Impact on Vulnerable Nations
Countries most affected by climate change contribute minimally to global emissions. For instance, 55 vulnerable countries account for only 4% of emissions but have faced important economic losses due to climate impacts. The debt burden often exceeds the financial assistance received, trapping these nations in a cycle of debt.
The Polluter Pays Principle
The polluter pays principle suggests that those responsible for pollution should compensate affected parties. This principle could reshape climate finance and encourage accountability. Innovative funding models, such as taxes on flights or shipping levies, are being proposed to generate necessary resources.
Fossil Fuels and Transition Challenges
The conference faced challenges in addressing fossil fuel reliance. Some nations resisted commitments to phase out fossil fuels. Despite previous agreements, there was no progress on actionable plans to reduce fossil fuel dependency. Governments continue to subsidise fossil fuels, hindering efforts to curb emissions.
Carbon Trading Developments
After extensive debate, COP29 established rules for carbon trading. This allows countries and companies to offset emissions through a market system. However, concerns remain about the effectiveness and integrity of carbon credits. Issues such as double counting and human rights violations in offset projects need addressing.
Future of Climate Negotiations
Experts express that the COP process is flawed but essential for global cooperation. More frequent regional meetings and direct actions from major emitters like China could enhance the effectiveness of climate negotiations. As climate change fades from the global agenda, urgent action is needed.
Questions for UPSC:
- Critically analyse the implications of the polluter pays principle for global climate finance.
- What are the major challenges faced by developing countries in accessing climate finance? Explain with examples.
- Comment on the role of fossil fuel subsidies in hindering climate change mitigation efforts globally.
- What is carbon trading? How can it be made more effective in addressing climate change? Discuss.
Answer Hints:
1. Critically analyse the implications of the polluter pays principle for global climate finance.
- The principle holds polluters accountable for environmental damage, potentially increasing financial resources for climate initiatives.
- It promotes equity by ensuring that those who contribute to climate change contribute financially to its mitigation.
- Implementation could lead to innovative funding mechanisms, such as taxes on emissions or levies on pollution.
- Challenges include establishing fair assessment methods for pollution responsibility and ensuring compliance among nations and corporations.
- The principle may face resistance from powerful industries and countries reliant on fossil fuels, complicating its adoption in international agreements.
2. What are the major challenges faced by developing countries in accessing climate finance? Explain with examples.
- Insufficient funding – Developing countries require more than the pledged $300 billion, which is less than requested for urgent climate adaptation.
- Debt burden – Many countries face high debt repayments that exceed climate finance received, trapping them in a cycle of debt (e.g., African nations).

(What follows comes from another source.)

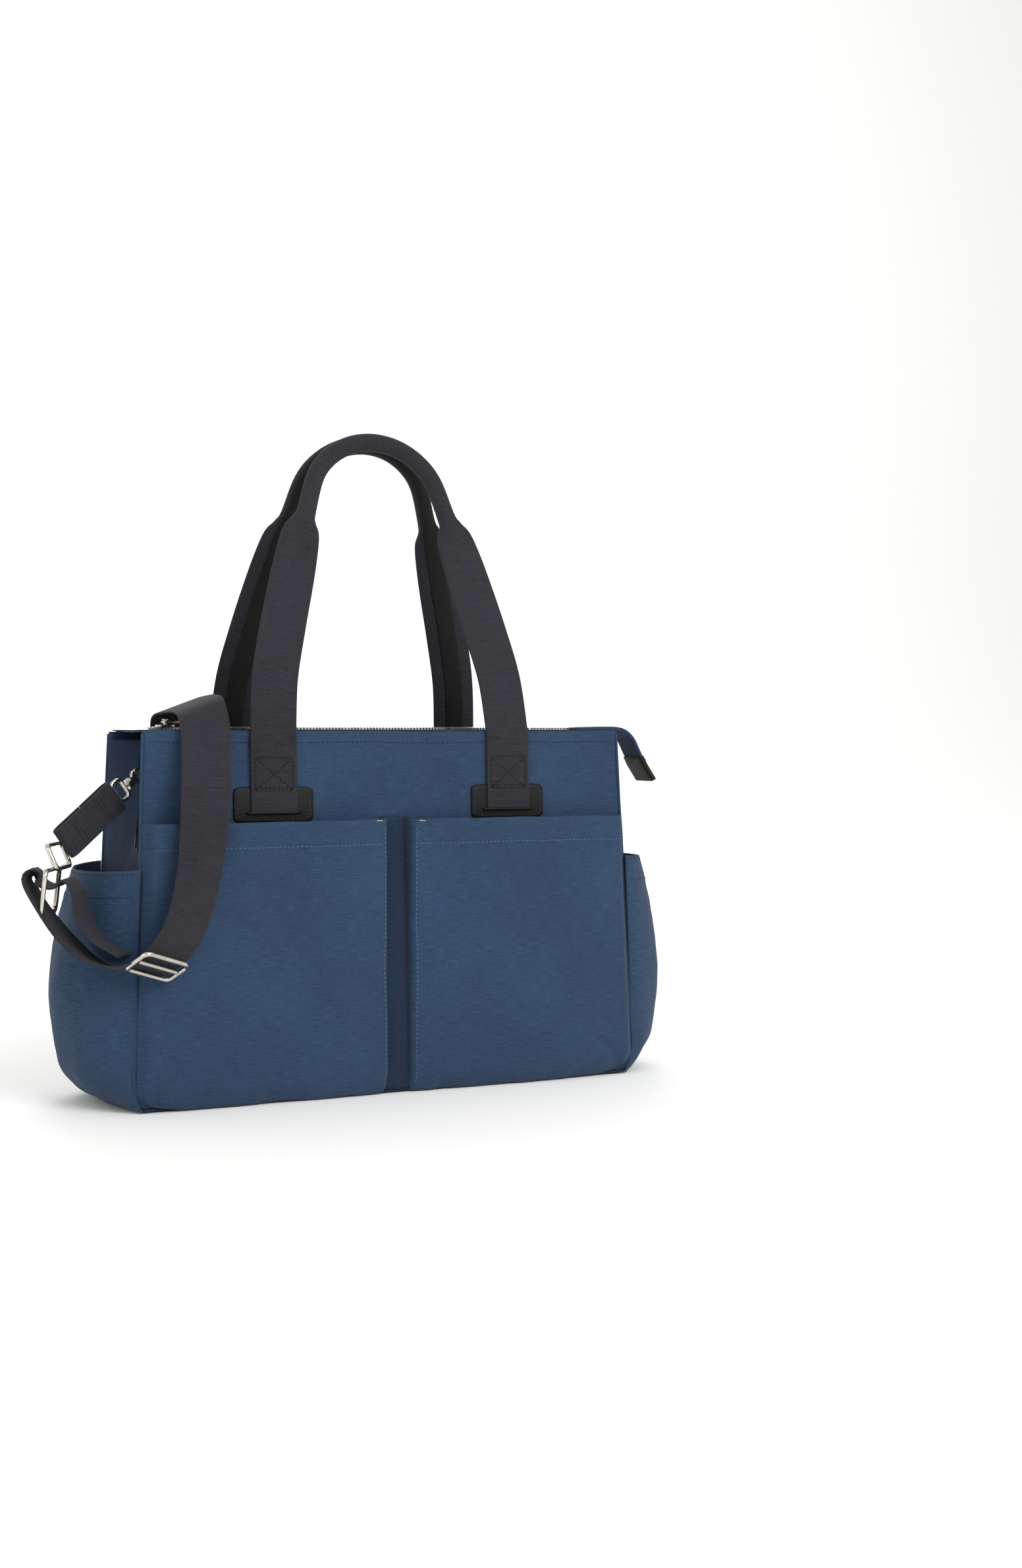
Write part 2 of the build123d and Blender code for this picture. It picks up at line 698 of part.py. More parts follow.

- Complex funding structures – The mix of loans and grants complicates access, often leading to increased financial obligations for recipient countries.
- Lack of clear definitions – The absence of a universal definition for climate finance under the UNFCCC creates confusion and hinders access.
- Private sector reliance – Dependence on private sector funding raises concerns about accountability and commitment to addressing existing climate damages.
3. Comment on the role of fossil fuel subsidies in hindering climate change mitigation efforts globally.
- Subsidies make fossil fuels artificially cheap, encouraging their continued use and increasing greenhouse gas emissions.
- Governments often prioritize short-term economic interests over long-term sustainability, perpetuating reliance on fossil fuels.
- Fossil fuel subsidies divert funds from renewable energy investments, stalling the transition to sustainable energy sources.
- International agreements struggle to gain traction as countries resist phasing out subsidies due to political and economic pressures.
- Reducing subsidies could free up resources for climate adaptation and mitigation initiatives, enhancing global efforts against climate change.
4. What is carbon trading? How can it be made more effective in addressing climate change? Discuss.
- Carbon trading allows countries and companies to buy and sell carbon credits, enabling them to offset their emissions through market mechanisms.
- It aims to create economic incentives for reducing greenhouse gas emissions by allowing flexibility in how reductions are achieved.
- Effectiveness can be improved by establishing strict verification standards to prevent double counting and ensure genuine emission reductions.
- Integrating social and environmental safeguards can address human rights concerns linked to offset projects, enhancing credibility.
- Expanding participation and transparency in carbon markets can encourage trust and encourage more entities to engage in emissions reduction efforts.